The Universal Declaration of Human Rights: A Lie We Keep Repeating

On December 10, 1948, the nations of the world stood together—fresh off the wreckage of World War II—to promise each other: 

Never again. Never again the gas chambers, the genocides, the state-sponsored extermination of peoples. They signed the Universal Declaration of Human Rights, a document full of lofty words, solemn promises, and moral posturing. And then they proceeded to break every single article. Repeatedly. Mercilessly. Systematically.


Seventy-six years later, the Declaration is not a beacon of justice—it’s a monument to the world’s collective hypocrisy. It stands not as a guide for humanity, but as a cover-up: a sacred scroll we wave in one hand while the other drops bombs, funds dictatorships, and signs arms deals. The reality? Genocide is alive and well. Not hidden. Not subtle. Not a relic of the past—but a practice of the present.


Gaza: A Genocide Broadcast Live

Let’s name it clearly. What is happening in Gaza is genocide. Call it what it is, stop playing diplomatic charades. Over 2 million people—96% of the population—are starving, blockaded, bombed, and buried beneath rubble. Entire neighborhoods have been erased. Children die before they can learn to read. On October 2, 2024, a coalition of American doctors reported to President Biden that 62,413 people had died of starvation. The number has surely grown since then. But where is the outrage? Where is the intervention? Where is the global “never again”?

Instead, we get platitudes. Toothless condemnations. Media silence. International cowardice. The so-called civilized world watches from a distance—wringing its hands, then washing them clean.

Let’s not be naïve. Gaza is not a policy failure. It is a policy choice. It is the price of power maintained, alliances preserved, and weapons tested. Gaza is where international law goes to die, and where the mask of human rights falls off completely.


West Papua: The Forgotten Genocide

And Gaza is not alone. Across the ocean, in the mountains and jungles of West Papua, another genocide unfolds—slower, quieter, but no less brutal. Since 1963, the Indonesian military has occupied this land, rich in resources and home to the Indigenous Melanesian people who have lived there for over 50,000 years.

Over six decades, estimates suggest that between 100,000 and 1.5 million Papuans have been killed. Entire communities have been razed. Villages burned. Women raped. Activists disappeared. Children shot. It is a campaign of ethnic cleansing that aims to wipe out Papuan identity, culture, language, and resistance.

As of today, 83,000 people are displaced inside the country. Thousands more have fled into exile—mainly to Papua New Guinea—escaping the barrel of Jakarta’s guns and the complicit silence of the West.
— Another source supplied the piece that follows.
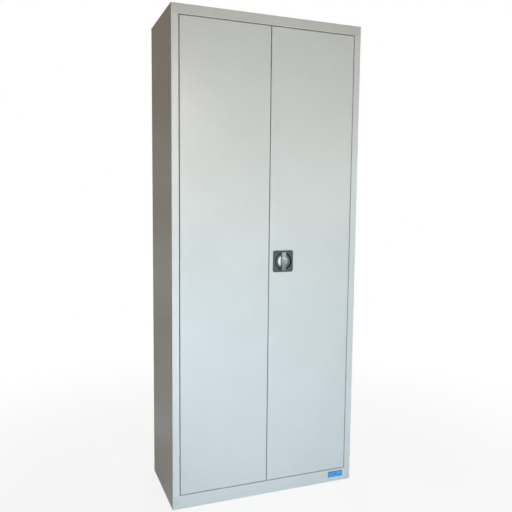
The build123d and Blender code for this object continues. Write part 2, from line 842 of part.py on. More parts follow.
def rack_bar(reach, layer, turn):
    """A flat bar that rises on the pinion's left with teeth cut in its edge, turned about the axis."""
    passing = gear_teeth // 4
    slope = tan(radians(pressure_angle))
    half_root = tooth_thickness / 2 + (rack_root - pitch_radius) * slope
    half_tip = tooth_thickness / 2 - (pitch_radius - rack_tip) * slope
    back = rack_root + rod_width
    bottom = -(passing + rack_spare_teeth + 1) * tooth_pitch
    taper_start = reach - rod_tip_taper
    points = [
        (-back, bottom),
        (-back, taper_start),
        (-back + rod_tip_narrowing, reach),
        (-rack_root - rod_tip_narrowing, reach),
        (-rack_root, taper_start),
    ]
    for index in range(rack_spare_teeth, -passing - rack_spare_teeth - 1, -1):
        middle = index * tooth_pitch
        points += [
            (-rack_root, middle + half_root),
            (-rack_tip, middle + half_tip),
            (-rack_tip, middle - half_tip),
            (-rack_root, middle - half_root),
        ]
    points.append((-rack_root, bottom))
    bar = extrude(make_face(Polyline(*points, close=True)), layer[1] - layer[0])
    return on_lock(Rot(0, 0, turn) * Pos(0, 0, layer[0]) * bar)


def upper_rod():
    """The rod that shoots up into the soffit."""
    return rack_bar(door_top - rod_tip_recess - lock_z, front_layer, 0)


def lower_rod():
    """The rod that shoots down into the ledge."""
    return rack_bar(lock_z - door_bottom - rod_tip_recess, front_layer, 180)


def side_bolt():
    """The bolt that shoots through both doors' free edges."""
    return rack_bar(lock_edge_distance - side_bolt_tip_inset, rear_layer, 90)


def guide(x, z):
    """A bracket behind a door's face with a window that a rod or a door bolt slides in."""
    window_x = span_about(x, rod_width / 2 + slide_clearance)
    outer_x = span_about(x, rod_width / 2 + slide_clearance + guide_sheet)
    near = front - front_layer[1] - slide_clearance
    far = front - front_layer[0] + slide_clearance
    z_span = span_about(z, guide_length / 2)
    bracket = block(outer_x, (front + sheet, far + guide_sheet), z_span)
    foot_y = (front + sheet + guide_sheet, near - guide_sheet)
    return bracket - block(window_x, (near, far), z_span) - block(window_x, foot_y, z_span)


def rod_guides():
    """The brackets along both rods."""
    start = base_plate_size / 2
    up, down = door_top - lock_z - start, lock_z - door_bottom - start
    guides = [guide(lock_x - rod_offset, lock_z + start + share * up) for share in rod_guide_shares]
    guides += [guide(lock_x + rod_offset, lock_z - start - share * down) for share in rod_guide_shares]
    return group(guides)


# The left door's own bolts


def door_bolt_middle():
    """The height of the upper door bolt's middle over the doors' middle."""
    return door_top - rod_tip_recess - door_bolt_length / 2 - door_middle


def upper_bolt_bar():
    """The upper door bolt's bar, drawn back."""
    half_width_bar, half_length = rod_width / 2, door_bolt_length / 2
    taper_start = half_length - rod_tip_taper
    points = [
        (-half_width_bar, -half_length),
        (half_width_bar, -half_length),
        (half_width_bar, taper_start),
        (half_width_bar - rod_tip_narrowing, half_length),
        (-half_width_bar + rod_tip_narrowing, half_length),
        (-half_width_bar, taper_start),
    ]
    bar = extrude(make_face(Polyline(*points, close=True)), rod_thickness)
    plane = face_plane(-door_bolt_x, door_middle + door_bolt_middle())
    return plane * Pos(0, 0, front_layer[0]) * bar


def upper_bolt_knob():
    """The round knob that a hand pushes."""
    knob = round_bar(door_bolt_knob_radius, front_layer[0] - door_bolt_knob_height, front_layer[0])
    knob = chamfer(knob.edges().sort_by(Axis.Z)[0], door_bolt_knob_chamfer)
    return face_plane(-door_bolt_x, door_middle + door_bolt_middle()) * knob


def left_bolt_guides():
    """Two brackets for each of the left door's bolts."""
    offset = door_bolt_guide_spacing / 2
    heights = [door_bolt_middle() - offset, door_bolt_middle() + offset]
    heights += [-height for height in heights]
    return group(guide(-door_bolt_x, door_middle + height) for height in heights)


def upside_down(shape):
    """The same piece at the bottom of the door."""
    return mirror(shape, about=Plane.XY.offset(door_middle))


def build_nodes():
    """Every piece of the cabinet by the name of its node."""
    front_upright, rear_upright = left_upright(upright_front), left_upright(upright_rear)
    frame_leaves = left_hinge_pieces(frame_leaf())
    door_leaves = left_hinge_pieces(door_leaf())
    pins = left_hinge_pieces(hinge_pin())
    side = left_side_panel()
    stiffener = left_door_stiffener()
    nodes = {
        "left_side_panel": side,
        "right_side_panel": mirrored(side),
        "top_panel": top_panel(),
        "base_panel": base_panel(),
        "back_panel": back_panel(),
        "left_front_upright": front_upright,
        "left_rear_upright": rear_upright,
        "right_front_upright": mirrored(front_upright),
        "right_rear_upright": mirrored(rear_upright),
        "door_buffers": door_buffers(),
        "left_frame_hinge_leaves": group(frame_leaves),
        "right_frame_hinge_leaves": group(mirrored(leaf) for leaf in frame_leaves),
        "left_hinge_pins": group(pins),
        "right_hinge_pins": group(mirrored(pin) for pin in pins),
        "left_door_panel": left_door_panel(),
        "left_door_stiffener": stiffener,
        "left_door_hinge_leaves": group(door_leaves),
        "left_bolt_guides": left_bolt_guides(),
        "left_upper_bolt_bar": upper_bolt_bar(),
        "left_upper_bolt_knob": upper_bolt_knob(),
        "left_lower_bolt_bar": upside_down(upper_bolt_bar()),
        "left_lower_bolt_knob": upside_down(upper_bolt_knob()),
        "right_door_panel": right_door_panel(),
        "right_door_stiffener": mirrored(stiffener),
        "right_door_hinge_leaves": group(mirrored(leaf) for leaf in door_leaves),
        "rod_guides": rod_guides(),
        "lock_rose": lock_rose(),
        "lock_base_plate": base_plate(),
        "lock_cover": lock_cover(),
        "rose_screws": rose_screws(),
        "cover_screws": cover_screws(),
        "handle_disc": handle_disc(),
        "handle_grip": handle_grip(),
        "lock_cylinder": lock_cylinder(),
        "handle_spindle": handle_spindle(),
        "rack_pinion": rack_pinion(),
        "spindle_washer": spindle_washer(),
        "retaining_screw": retaining_screw(),
        "cylinder_plug": cylinder_plug(),
        "plug_cam": plug_cam(),
        "upper_rod": upper_rod(),
        "lower_rod": lower_rod(),
        "side_bolt": side_bolt(),
    }
    for number, (top, bottom) in enumerate(zip(shelf_tops, clip_bottoms), start=1):
        nodes[f"shelf_{number}"] = shelf(top)
        nodes[f"shelf_clips_{number}"] = shelf_clips(bottom)
    return nodes


os.makedirs("parts", exist_ok=True)
for node_name, node_shape in build_nodes().items():
    export_step(node_shape, f"parts/{node_name}.step")
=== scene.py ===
import logging
import math
from abc import ABC, abstractmethod
from collections.abc import Callable
from dataclasses import dataclass
from enum import Enum

import bmesh
import bpy
from mathutils import Matrix, Vector


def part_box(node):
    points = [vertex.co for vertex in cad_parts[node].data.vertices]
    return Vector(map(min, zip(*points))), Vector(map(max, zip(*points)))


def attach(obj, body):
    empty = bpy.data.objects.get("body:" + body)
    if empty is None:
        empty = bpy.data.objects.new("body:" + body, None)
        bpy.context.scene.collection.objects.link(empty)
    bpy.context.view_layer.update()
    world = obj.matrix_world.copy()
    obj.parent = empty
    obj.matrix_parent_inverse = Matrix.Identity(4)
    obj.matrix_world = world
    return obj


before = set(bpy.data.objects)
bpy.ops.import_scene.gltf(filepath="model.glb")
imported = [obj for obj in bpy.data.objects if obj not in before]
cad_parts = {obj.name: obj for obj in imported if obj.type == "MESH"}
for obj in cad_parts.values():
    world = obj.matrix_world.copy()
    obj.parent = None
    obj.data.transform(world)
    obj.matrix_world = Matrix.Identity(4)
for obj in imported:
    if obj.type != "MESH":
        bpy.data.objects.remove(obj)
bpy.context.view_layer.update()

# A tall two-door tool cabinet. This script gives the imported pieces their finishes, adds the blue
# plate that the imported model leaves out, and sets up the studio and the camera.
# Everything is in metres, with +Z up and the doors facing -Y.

MM = 0.001

Colour = tuple[float, float, float]
Triple = tuple[float, float, float]
Span = tuple[float, float]
Socket = bpy.types.NodeSocket

# Ranges that a noise or a mask is carried from or into
UP: Span = (0.0, 1.0)
DOWN: Span = (1.0, 0.0)
WIDE_BAND: Span = (0.3, 0.7)
MIDDLE_BAND: Span = (0.35, 0.65)
UPPER_BAND: Span = (0.45, 0.75)
RUBBED_BAND: Span = (0.35, 0.70)

# Finer layers of a noise, and how strong they are
FEW_LAYERS = 1.0
SOME_LAYERS = 2.0
MORE_LAYERS = 3.0
MANY_LAYERS = 4.0
SOFT_NOISE = 0.5
ROUGH_NOISE = 0.7

WHITE: Colour = (1.0, 1.0, 1.0)

# How far apart points of a mesh may be and still count as level, in one plane or at the foot
SAME_LEVEL = 0.01 * MM
SAME_PLANE = 0.1 * MM
SAME_FOOT = 1.0 * MM

# A face whose normal goes below this along Y looks out through the cabinet's front
NEARLY_OUT = -0.9
FLAT_OUT = -0.99

log = logging.getLogger("tool_cabinet")


class Body(Enum):
    """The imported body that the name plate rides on."""

    CARCASS = "carcass"


class Side(Enum):
    """A side of the cabinet, for someone who looks at its doors."""

    LEFT = "left"
    RIGHT = "right"


class Axis(Enum):
    """A coordinate that a row of welds or a brushed grain runs along."""

    X = 0
    Y = 1
    Z = 2


# Finishes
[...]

You won’t hear about this on CNN. There are no global hashtags. No celebrity campaigns. Why? Because West Papua has no strategic value to the West beyond gold, gas, and timber. Because the victims are Black and Indigenous. Because the murderers are allies.
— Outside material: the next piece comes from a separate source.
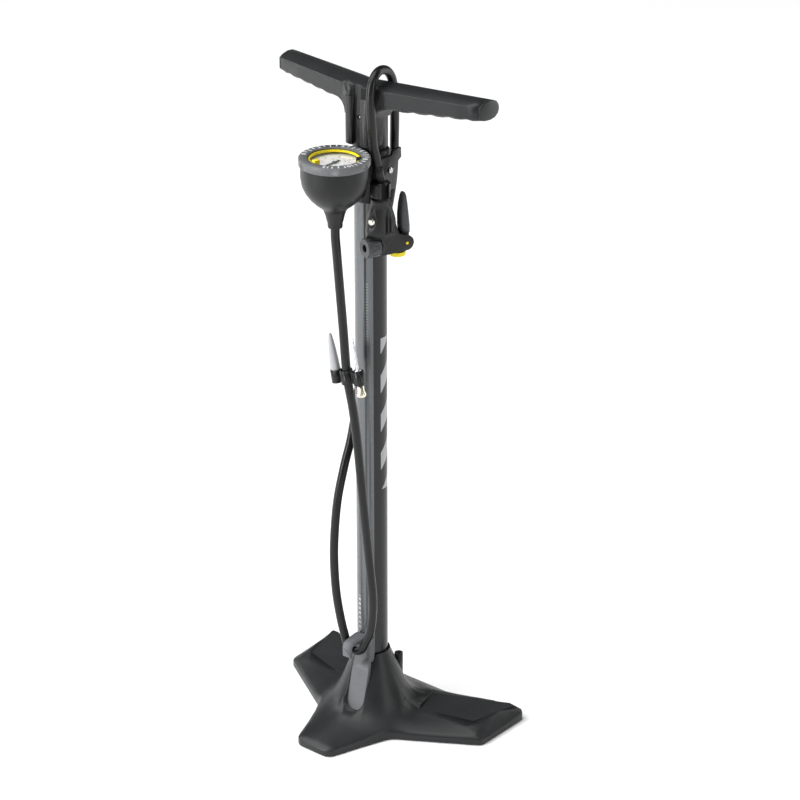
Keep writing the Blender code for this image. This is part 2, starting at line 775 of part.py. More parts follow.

State Violence Is the System

Let’s not pretend we’re dealing with isolated cases. Genocide is not a glitch in the system—it is the system. It is what happens when empires are threatened, when profits are endangered, when land becomes more valuable than lives.
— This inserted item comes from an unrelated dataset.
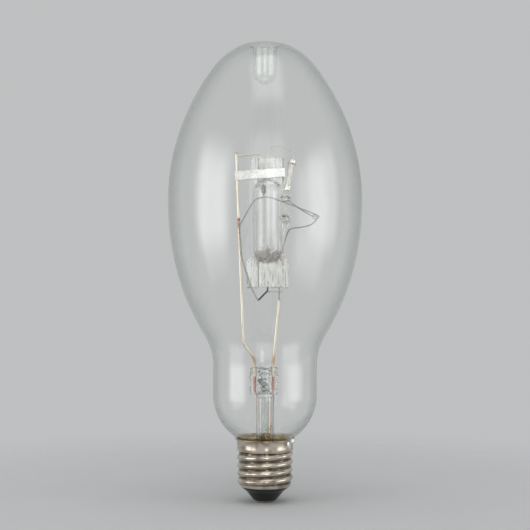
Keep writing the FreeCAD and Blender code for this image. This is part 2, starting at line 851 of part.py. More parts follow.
def lead_in_wires():
    """The wires from the press up to the mount and down to the cap."""
    left, right = size("left_lead"), size("right_lead")
    low, high, press = size("dumet_foot"), size("dumet_top"), size("press_top")
    inner, copper = size("inner_lead"), size("copper_wire")
    stub, neck_in = size("lead_stub"), size("press_foot - lead_neck")
    channel = size("tail_radius + root_radius - shell_wall") / 2
    foot, lip = size("tail_foot"), size("lip_height")
    edge, over = size("lip_radius"), size("lead_overhang")
    wires = {
        "support_wire": bent_wire(
            "support_wire",
            "mount_wire",
            [
                (left, 0, high),
                (left, 0, press + size("support_rise")),
                (size("support_reach"), 0, size("support_bend")),
                (size("support_top_reach"), 0, size("support_top")),
            ],
            5.0,
        ),
        "short_lead": bent_wire(
            "short_lead",
            "mount_wire",
            [
                (right, 0, high),
                (right, 0, press + size("short_lead_rise")),
                (size("short_lead_reach"), 0, size("low_pinch_foot - short_lead_gap")),
            ],
            20.0,
        ),
        "left_seal_wire": bent_wire("left_seal_wire", "dumet_wire", [(left, 0, low), (left, 0, high)], 1.0),
        "right_seal_wire": bent_wire(
            "right_seal_wire", "dumet_wire", [(right, 0, low), (right, 0, high)], 1.0
        ),
        "centre_contact_lead": bent_wire(
            "centre_contact_lead",
            "copper_wire",
            [
                (left, 0, low),
                (left, 0, low - stub),
                (-inner, 0, neck_in),
                (-inner, 0, foot - inner),
                (0, 0, size("insulator_top") - over),
                (0, 0, copper / 2),
            ],
            1.5,
        ),
        "shell_contact_lead": bent_wire(
            "shell_contact_lead",
            "copper_wire",
            [
                (right, 0, low),
                (right, 0, low - stub),
                (inner, 0, neck_in),
                (inner, 0, foot + inner),
                around_axis(channel, foot - inner),
                around_axis(channel, lip - over * 6),
                around_axis(edge - over * 3.25, lip - over),
                around_axis(edge - over * 0.25, lip + over * 0.92),
                around_axis(edge + over, lip + over * 0.17),
                around_axis(edge + over * 0.75, lip - over * 2.5),
            ],
            0.8,
        ),
    }
    return wires


def side_solder(bulb, shell, cement, lead):
    """The solder drop that joins the lead to the outside of the shell's lip."""
    drop = doc.addObject("Part::Ellipsoid", "side_solder_blank")
    drop.Radius1, drop.Radius2, drop.Radius3 = 1.5, 0.95, 1.3
    where = Vector(*around_axis(size("lip_radius"), size("lip_height") - 0.6))
    turn = FreeCAD.Rotation(Vector(0, 0, 1), size("side_angle"))
    drop.Placement = FreeCAD.Placement(where, turn)
    return sealed_round("side_solder", drop, [bulb, shell, cement, lead])


def lower_lead_tip():
    """Where the arc tube's lower lead ends, beside the start of the filament."""
    across = size("tube_offset - lower_lead_reach")
    return (across, -size("arc_lead") / 4, size("low_pinch_foot - lower_lead_drop"))


def mount_wires():
    """The thin wires that join the arc tube, the resistor, the beads and the filament."""
    axis = size("tube_offset")
    pinch_top, pinch_foot = size("high_pinch_top"), size("low_pinch_foot")
    foot, direction = resistor_frame()
    head = foot + direction * size("resistor_length")
    bead_x, bead_y = size("bead_x"), size("bead_y")
    high_bead, low_bead = size("high_bead"), size("low_bead")
    front = -(size("pinch_thickness") / 2 + size("fine_wire"))
    return {
        "upper_arc_lead": bent_wire(
            "upper_arc_lead",
            "arc_lead",
            [
                (axis - 3.4, 0, size("high_foil_top")),
                (axis - 3.4, 0, pinch_top + 2.0),
                (size("support_top_reach + (mount_wire + arc_lead) / 2") + 0.1, 0, pinch_top + 1.0),
            ],
            1.6,
        ),
        "starting_lead": bent_wire(
            "starting_lead",
            "fine_wire",
            [
                (axis + 0.1, 0, size("high_foil_top")),
                (axis + 0.1, 0, pinch_top + 4.6),
                (axis + 5.2, -0.4, pinch_top + 5.6),
                tuple(head + direction * 4.6 - Vector(2.2, 0, 0)),
                tuple(head + direction * 2.6),
                tuple(head),
            ],
            2.4,
        ),
        "lower_arc_lead": bent_wire(
            "lower_arc_lead",
            "arc_lead",
            [(axis, 0, size("low_foil_foot")), (axis, 0, pinch_foot - 0.9), lower_lead_tip()],
            1.2,
        ),
        "resistor_return_lead": bent_wire(
            "resistor_return_lead",
            "fine_wire",
            [
                tuple(foot),
                tuple(foot - direction * 0.9),
                (bead_x, bead_y, high_bead),
                (bead_x - 0.1, bead_y, low_bead),
                (bead_x - 1.1, bead_y, low_bead - 7.0),
                (bead_x - 1.0, front, size("low_pinch_top") + 1.2),
                (bead_x - 1.0, front, pinch_foot - 1.2),
                (axis + 0.9, -0.2, pinch_foot - 1.5),
            ],
            2.0,
        ),
        "right_filament_hook": bent_wire(
            "right_filament_hook",
            "fine_wire",
            [
                (bead_x + 0.6, bead_y, high_bead - 0.6),
                (bead_x + 6.6, bead_y + 0.7, high_bead - 5.2),
                (size("right_hook_reach") - 2.4, -1.7, size("right_hook_height") + 0.3),
                (size("right_hook_reach"), -1.4, size("right_hook_height")),
                (size("right_hook_reach"), 0.8, size("right_hook_height") + 0.1),
            ],
            1.6,
        ),
    }


def past_peg(before, peg, after, reach):
    """The corner of a wire that is bent round a peg along Y, at a reach from the peg's axis."""
    before, peg, after = Vector(*before), Vector(*peg), Vector(*after)
    corner = peg
    for _ in range(4):
        back, on = before - corner, after - corner
        back.y = on.y = 0
        back.normalize()
        on.normalize()
        half = back.getAngle(on) / 2
        corner = peg - (back + on).normalize() * (reach / math.sin(half))
    return (*corner, reach)


def support_wire_x(height):
    """Where the support wire's straight run stands at a height."""
    share = (height - size("support_bend")) / size("support_top - support_bend")
    return size("support_reach") + share * size("support_top_reach - support_reach")


def left_filament_hook():
    """A short tungsten wire welded to the front of the support wire, which holds the filament."""
    height = size("left_hook_height")
    wire_x = support_wire_x(height)
    peg_x = wire_x + size("left_hook_gap")
    return bent_wire(
        "left_filament_hook",
        "fine_wire",
        [
            (wire_x, -size("mount_wire") / 2, height),
            (wire_x, -size("mount_wire") / 2 - 0.4, height),
            (peg_x, -1.7, height),
            (peg_x, -4.6, height),
        ],
        0.8,
    )


def filament():
    """The ballast filament, from the lower arc tube lead round the arc tube to the short lead."""
    gap = size("hook_gap")
    reach = size("fine_wire + filament") / 2 + gap
    rise = size("left_hook_height")
    left_peg = (support_wire_x(rise) + size("left_hook_gap"), -3.5, rise)
    right_peg = (size("right_hook_reach"), -0.5, size("right_hook_height"))
    loop = size("tube_radius + loop_gap")
    spread = size("right_hook_reach - tube_offset") - loop
    tip_x, tip_y, tip_z = lower_lead_tip()
    first = (tip_x - gap * 3, tip_y - size("arc_lead + filament") / 2 - gap, tip_z + gap * 4)
    last = (
        size("short_lead_reach"),
        size("mount_wire + filament") / 2 + gap,
        size("low_pinch_foot - short_lead_gap") - size("mount_wire") * 0.4,
    )
    top = right_peg[2] + size("loop_rise")
    back = right_peg[2] - size("loop_return")

    def rising(across, along, up):
        """A point between the filament's start and the left hook, as shares of the way."""
        return tuple(a + (b - a) * share for a, b, share in zip(first, left_peg, (across, along, up)))

    def strand(angle, out, height):
        """A point round the arc tube's axis. Out is 0 on the loop and 1 at the right hook."""
        radius, turn = loop + out * spread, math.radians(angle)
        return (size("tube_offset") + radius * math.cos(turn), radius * math.sin(turn), height)

    left = [first, rising(0.3, 0.8, 0.12), rising(0.67, 1.2, 0.37), rising(0.97, 0.96, 0.59)]
    front = [
        strand(angle, out, top - share * size("loop_rise"))
        for angle, out, share in (
            (-126, 0.02, 0.11),
            (-89, -0.03, 0.0),
            (-47, 0.02, 0.27),
            (-19, 0.3, 0.49),
            (-6.3, 0.78, 0.79),
        )
    ]
    under = [
        strand(angle, out, right_peg[2] - share * size("loop_return"))
        for angle, out, share in ((-1.7, 0.8, 0.72), (-3.5, 0.37, 0.92), (-7.7, 0.05, 1.0))
    ]
    down = [
        strand(angle, out, back + share * (last[2] - back))
        for angle, out, share in ((18, -0.01, 0.06), (52, 0.04, 0.34), (41, -0.17, 0.72))
    ]
    route = left + [past_peg(left[-1], left_peg, front[0], reach)]
    route += front + [past_peg(front[-1], right_peg, under[0], reach)] + under + down + [last]
    return bent_wire("filament", "filament", route, 2.2)


def resistor_hanger():
    """A ring clipped round the resistor's head, with a wire down to the upper bead."""
    foot, direction = resistor_frame()
    ring_radius = size("resistor_radius + resistor_cap_wall + fine_wire / 2 + hanger_gap")
    middle = foot + direction * size("resistor_length - hanger_drop")
    ring = doc.addObject("Part::Torus", "hanger_ring")
    ring.Radius1 = ring_radius
    ring.setExpression("Radius2", named("fine_wire / 2"))
    ring.Placement = FreeCAD.Placement(middle, FreeCAD.Rotation(Vector(0, 0, 1), direction))
    beside = direction.cross(Vector(0, 1, 0)).normalize() * (ring_radius + size("fine_wire") / 4)
    weld = middle + beside + direction * size("fine_wire") / 2
    bead = size("bead_radius")
    bead_top = (size("bead_x") - bead * 0.54, size("bead_y") + bead * 0.1, size("high_bead") + bead * 0.63)
    strap_corner = (
        size("tube_offset + high_pinch_width / 2 + strap_gap + strap_thickness + fine_wire") + 0.15,
        -size("pinch_thickness / 2 + strap_gap + strap_thickness + fine_wire") - 0.35,
        size("strap_middle - strap_height / 2"),
    )
    over_bead = (bead_top[0] - size("fine_wire") / 4, bead_top[1], bead_top[2] + bead * 1.66)
    wire = bent_wire(
        "hanger_wire",
        "fine_wire",
        [tuple(weld), strap_corner, over_bead, bead_top],
        4.0,
    )
    return fused("resistor_hanger", [ring, wire])


def build_lamp():
    bulb = outer_bulb()
    shell = cap_shell()
    leads = lead_in_wires()
    joins = mount_wires()
    foils = {
        "upper_main_foil": foil("upper_main_foil", "-2.6", "main_foil", "high_foil_foot", "high_foil_top"),
        "starting_foil": foil("starting_foil", "0.8", "starting_foil", "high_foil_foot", "high_foil_top"),
        "lower_main_foil": foil("lower_main_foil", "0", "main_foil", "low_foil_foot", "low_foil_top"),
    }
    electrodes = {
        "upper_electrode": electrode("upper_electrode", "-1.8", "high_foil_foot", "high_electrode_tip", -1),
        "lower_electrode": electrode("lower_electrode", "0", "low_foil_top", "low_electrode_tip", 1),
        "starting_electrode": rod(
            "starting_electrode", "1.3", "starting_rod", "starting_tip", "high_foil_foot"
        ),
    }
    arc_contents = list(foils.values()) + list(electrodes.values())
    arc_contents += [joins["upper_arc_lead"], joins["starting_lead"], joins["lower_arc_lead"]]
    joins["left_filament_hook"] = left_filament_hook()
    joins["resistor_hanger"] = resistor_hanger()
    joins["filament"] = filament()
    upper = [joins[name] for name in ("resistor_return_lead", "right_filament_hook", "resistor_hanger")]
    beads = {
        "upper_bead": bead("upper_bead", "high_bead", upper),
        "lower_bead": bead("lower_bead", "low_bead", [joins["resistor_return_lead"]]),
    }
    cement = cap_cement(bulb, shell, leads["shell_contact_lead"])
    pieces = [
        bulb,
        stem_glass(list(leads.values())),
        exhaust_tube(),
        shell,
        cement,
        cap_insulator(shell, leads["centre_contact_lead"]),
        centre_contact(),
        centre_solder(leads["centre_contact_lead"]),
        side_solder(bulb, shell, cement, leads["shell_contact_lead"]),
        arc_tube(arc_contents),
        mercury_drops(),
        arc_tube_strap(),
        starting_resistor(),
        resistor_cap("resistor_foot_cap", "0", 1),
        resistor_cap("resistor_head_cap", "resistor_length", -1),
    ]
    for group in (leads, joins, foils, electrodes, beads):
        pieces += group.values()
    return pieces


def check(pieces):
    doc.recompute()
    for item in doc.Objects:
        if {"Invalid", "Error"} & set(item.State):
            raise RuntimeError(f"{item.Label} did not build: {item.State}")
    for piece in pieces:
        if piece.Shape.isNull() or not piece.Shape.isValid():
            raise RuntimeError(f"{piece.Label} has no valid shape")


pieces = build_lamp()
check(pieces)
os.makedirs("parts", exist_ok=True)
for piece in pieces:
    piece.Shape.exportStep(f"parts/{piece.Label}.step")
    print(piece.Label, len(piece.Shape.Solids), round(piece.Shape.Volume, 2))
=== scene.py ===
import json
import math

import bmesh
import bpy
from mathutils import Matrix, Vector, noise


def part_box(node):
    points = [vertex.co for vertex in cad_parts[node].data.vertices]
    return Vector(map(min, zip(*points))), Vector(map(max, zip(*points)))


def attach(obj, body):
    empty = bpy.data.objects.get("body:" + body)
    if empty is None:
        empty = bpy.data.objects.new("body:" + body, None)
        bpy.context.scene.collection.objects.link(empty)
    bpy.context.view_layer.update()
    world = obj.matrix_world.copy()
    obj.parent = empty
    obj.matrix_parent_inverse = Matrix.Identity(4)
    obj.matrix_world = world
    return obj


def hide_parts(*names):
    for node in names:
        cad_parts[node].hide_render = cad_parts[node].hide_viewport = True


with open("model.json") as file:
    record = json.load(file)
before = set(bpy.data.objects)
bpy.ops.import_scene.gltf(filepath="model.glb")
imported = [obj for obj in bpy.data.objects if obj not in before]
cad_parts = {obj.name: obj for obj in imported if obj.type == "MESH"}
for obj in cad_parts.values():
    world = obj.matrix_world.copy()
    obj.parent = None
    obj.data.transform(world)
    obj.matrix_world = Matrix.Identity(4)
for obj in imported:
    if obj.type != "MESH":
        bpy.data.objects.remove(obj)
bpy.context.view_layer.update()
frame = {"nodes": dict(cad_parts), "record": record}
scene = bpy.context.scene
MM = 0.001

# The view of the photograph: level, from the front, with the whole lamp upright in the frame
CAMERA_HEIGHT = 110.4 * MM
CAMERA_DISTANCE = 640 * MM
HALF_WIDTH = 123.7 * MM

# The pale tone that the floor runs out into, and that the world shows. The floor's radii are in metres
BACKDROP = (0.52, 0.525, 0.53)
FLOOR_RADIUS = 0.4
FLOOR_FADE = (0.08, 0.30)

# The studio: bearing from the front and elevation in degrees, distance and size in metres, and glow
SOFT_BOXES = (
    ("left_box", -64, 8, 0.95, (1.1, 1.05), 1.75),
    ("right_box", 72, 6, 1.0, (1.0, 1.0), 1.5),
    ("front_box", 2, 21, 0.9, (0.9, 0.8), 0.95),
    ("front_strip", 7, 5, 0.9, (0.20, 0.8), 1.8),
    ("top_box", 8, 74, 1.0, (0.8, 0.8), 1.3),
)
TOP_LIGHT = (10, 82, 1.0)
TOP_LIGHT_SIZE = 0.7
TOP_LIGHT_WATTS = 1.7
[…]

From Gaza to West Papua, from Sudan to Myanmar, the logic is the same: dehumanize, displace, destroy. And when people resist? Call them terrorists. Bomb them harder. Criminalize their survival.

The institutions that are supposed to protect human rights—the UN, the ICC, the so-called “international community”—have become guardians of the status quo. They issue reports. They hold press briefings. They watch—and do nothing.


Resistance Is the Only Option

So what now? Wait for governments to grow a conscience? Trust the same powers who arm the killers and bury the evidence?

No. The time for illusions is over. The only hope lies in organized, militant, global civil resistance. Not symbolic protests, not polite petitions—but sustained, coordinated, disruptive action. Boycotts. Divestments. Sanctions from below. Direct support for liberation movements. The building of a new internationalism—one that does not bow to borders, nor kneel before empire.

If genocide is state-sponsored, then anti-genocide action must be people-powered. It must rise from the grassroots—from churches and mosques, from students and workers, from artists and dissidents. From those who refuse to look away, and who refuse to stay silent.


Build a Culture of Nonviolence—by Breaking the Silence

This doesn’t mean naïve pacifism. Nonviolence is not passive. It is not weakness. It is disobedience. It is the refusal to be complicit. It begins with truth-telling, even when it’s dangerous. It begins with naming the genocides happening right now—Gaza, West Papua, and beyond. It begins with taking sides—not for states, but for the people they try to crush.

Yes, we need a culture of nonviolence. But let’s be clear: that culture is incompatible with apathy. With neutrality. With silence. As Desmond Tutu said: “If you are neutral in situations of injustice, you have chosen the side of the oppressor.”


Which side are you on?

History will not judge us by our words, but by our choices. By whether we stood with the oppressed—or stood by while they were annihilated.

The Universal Declaration of Human Rights was written in ink. But today, it is rewritten in blood. If we want a different future, we must fight for it. No one else will.